DENVER -- Drivers in Southeast Denver may have noticed a 20-foot mountain of dirt piled high near Happy Canyon Road and E. Hampden Ave.
The massive construction site in Southeast Denver is just the beginning of a $100 million Denver Water project to update the treated water storage system.
After three months of digging, the excavation is the length of three football fields and about 30 feet deep, a site that will eventually hold three new treated water storage tanks .
"This project is a good example of Denver Water investing in the future of our system because we want to make sure we have a reliable, high quality system," said Martin Garcia, Denver Water's Design Project Manager. "So when you turn on your tap for a drink of water, you don't have to worry about it."

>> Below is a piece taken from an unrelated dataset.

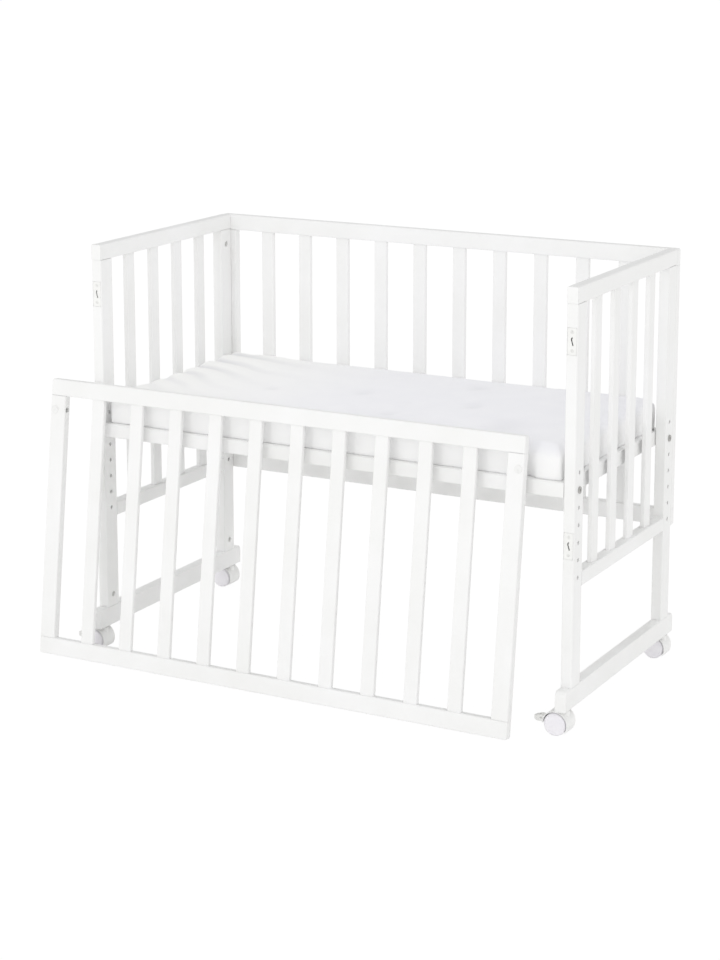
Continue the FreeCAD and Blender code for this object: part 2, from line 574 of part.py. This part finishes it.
def pedal():
    """Brake pedal: two arms about the ear and a tread that points away from the pin."""
    back, rise = -s.pedal_pivot_back, s.pedal_pivot_rise
    side = ((-24.6, -2), (-24.6, 8), (-30, 9), (-s.pedal_reach, 5.5), (-s.pedal_reach, 0.5), (-36, -2))
    face = Part.Face(Part.makePolygon([vec(x, s.pedal_width / 2, z) for x, z in side + side[:1]]))
    block = face.extrude(vec(0, -s.pedal_width, 0))
    tip = [edge for edge in block.Edges if abs(edge.tangentAt(edge.FirstParameter).z) > 0.99
           and edge.CenterOfMass.x < -s.pedal_reach + 1]
    block = block.makeFillet(s.pedal_corner, tip)
    notch_width = s.ear_thickness + 2 * s.ear_gap
    notch = Part.makeBox(14, notch_width, 40, vec(-34, -notch_width / 2, -20))
    bore = rod(s.pedal_pin + 2 * s.running_gap, (back, wide, rise), (0, -1, 0), s.caster_width)
    return block.cut(notch).cut(bore)


sleeves = []
one_wheel, one_pedal = wheel(), pedal()
for place, sign, depth_sign in (("front_left", -1, -1), ("front_right", 1, -1),
                                ("rear_left", -1, 1), ("rear_right", 1, 1)):
    pin_x, pin_y = sign * post_line, depth_sign * pin_line
    braked = depth_sign < 0
    axle_at = (pin_x - s.trail, pin_y, wheel_r)
    sleeve = rod(s.sleeve_diameter, (pin_x, pin_y, s.foot_level - s.flange_height), Z,
                 s.sleeve_length + s.flange_height - 1)
    sleeve = sleeve.fuse(rod(s.flange_diameter, (pin_x, pin_y, s.foot_level - s.flange_height), Z,
                             s.flange_height))
    sleeves.append(sleeve.cut(rod(s.pin_diameter + 2 * s.running_gap,
                                  (pin_x, pin_y, 0), Z, 200)))
    group("%s_caster_hood" % place, [turned(hood(braked), *axle_at)])
    pins = [rod(s.pin_diameter, (pin_x, pin_y, s.pin_foot + 0.1), Z, s.foot_level + 28 - s.pin_foot),
            rod(s.axle_diameter, (axle_at[0], pin_y + wide - 4, wheel_r), (0, -1, 0),
                s.caster_width - 8)]
    if braked:
        pins.append(rod(s.pedal_pin, (axle_at[0] - s.pedal_pivot_back, pin_y + s.pedal_width / 2 - 1,
                                      wheel_r + s.pedal_pivot_rise), (0, -1, 0), s.pedal_width - 2))
        group("%s_brake_pedal" % place, [turned(one_pedal, *axle_at)])
    group("%s_caster_pins" % place, pins)
    inner = half_web + s.wheel_gap
    group("%s_caster_rear_wheel" % place, [turned(one_wheel, axle_at[0], pin_y + inner, wheel_r)])
    group("%s_caster_front_wheel" % place,
          [turned(one_wheel, axle_at[0], pin_y - inner, wheel_r, True)])
group("caster_sleeves", sleeves)


# ---------------------------------------------------------------- check and write
doc.recompute()
faulty = [item.Name for item in doc.Objects if "Invalid" in item.State or "Error" in item.State]
if faulty:
    raise RuntimeError("faulty objects: %s" % faulty)
for node in nodes:
    shape = node.Shape
    if shape.isNull() or not shape.isValid() or not shape.Solids or shape.Volume <= 0:
        raise RuntimeError("bad shape: " + node.Label)
    shape.exportStep("parts/%s.step" % node.Label)
print(len(nodes), "pieces, origin shift", middle)
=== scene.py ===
"""Bedside sleeper crib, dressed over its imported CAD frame.

White lacquered wood all round, a cot mattress on slats, a loose front grille
that leans on the left post, and four twin-wheel casters.
"""
import math

import bpy
import bmesh
import numpy as np
from mathutils import Matrix, Vector, noise


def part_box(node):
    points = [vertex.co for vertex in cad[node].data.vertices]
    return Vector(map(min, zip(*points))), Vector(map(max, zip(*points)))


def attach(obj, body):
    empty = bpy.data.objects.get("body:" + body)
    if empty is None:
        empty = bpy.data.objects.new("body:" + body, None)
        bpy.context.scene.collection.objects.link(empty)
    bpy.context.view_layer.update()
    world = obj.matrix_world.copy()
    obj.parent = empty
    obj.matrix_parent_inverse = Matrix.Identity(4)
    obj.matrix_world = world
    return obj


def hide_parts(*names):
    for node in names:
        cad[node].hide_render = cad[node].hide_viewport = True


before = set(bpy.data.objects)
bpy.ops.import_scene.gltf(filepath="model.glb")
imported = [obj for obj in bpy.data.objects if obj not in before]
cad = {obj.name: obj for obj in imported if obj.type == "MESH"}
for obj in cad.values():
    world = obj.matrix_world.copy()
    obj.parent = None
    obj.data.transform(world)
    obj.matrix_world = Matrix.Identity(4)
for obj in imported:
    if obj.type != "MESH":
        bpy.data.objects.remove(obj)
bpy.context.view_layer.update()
bpy.ops.object.select_all(action="DESELECT")


# ------------------------------------------------------------------ wooden members
# Posts, rails, stiles, slats and beams are solid beech, planed, with the arrises eased,
# and sprayed with two coats of satin white lacquer. The grain shows through only as
# faint long ripples, and the spray leaves a fine orange peel.
def linear(colour):
    """An sRGB hex colour as the linear RGBA that the shaders take."""
    parts = [int(colour[i:i + 2], 16) / 255 for i in (1, 3, 5)]
    return [p / 12.92 if p <= 0.04045 else ((p + 0.055) / 1.055) ** 2.4 for p in parts] + [1.0]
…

With Denver's growth and the aging storage system in place, Garcia said it was time to replace the existing tanks built in 1960.
"They're ready to be replaced," said Garcia. "It's like when you have an old car, and you're putting money into repairs. It comes to a point when you think, 'Well, I really should just get a new car.'"
Contractors are replacing the two, 15-million gallon rectangular storage tanks currently onsite with three 15-million gallon circular post-tensioned concrete tanks – which is a design less susceptible to leaks, Garcia said.
Here is the construction schedule according to Denver Water:
Phase I: Crews will replace the two 15 million gallon rectangular storage tanks with three same sized, circular post-tensioned concrete tanks – a durable design less susceptible to leaks. The new tanks will sit slightly south of the existing tanks and will be buried up to roof height, which will be visible. We anticipate the first phase of construction will run from early 2016 through late 2019.
Phase II: Crews will focus on pumping station upgrades, including expanding the building and replacing outdated pumping equipment. Once completed, the final site will also benefit from significant landscape and irrigation improvements. This second phase of construction will overlap with the first and is anticipated for 2018 through early 2020.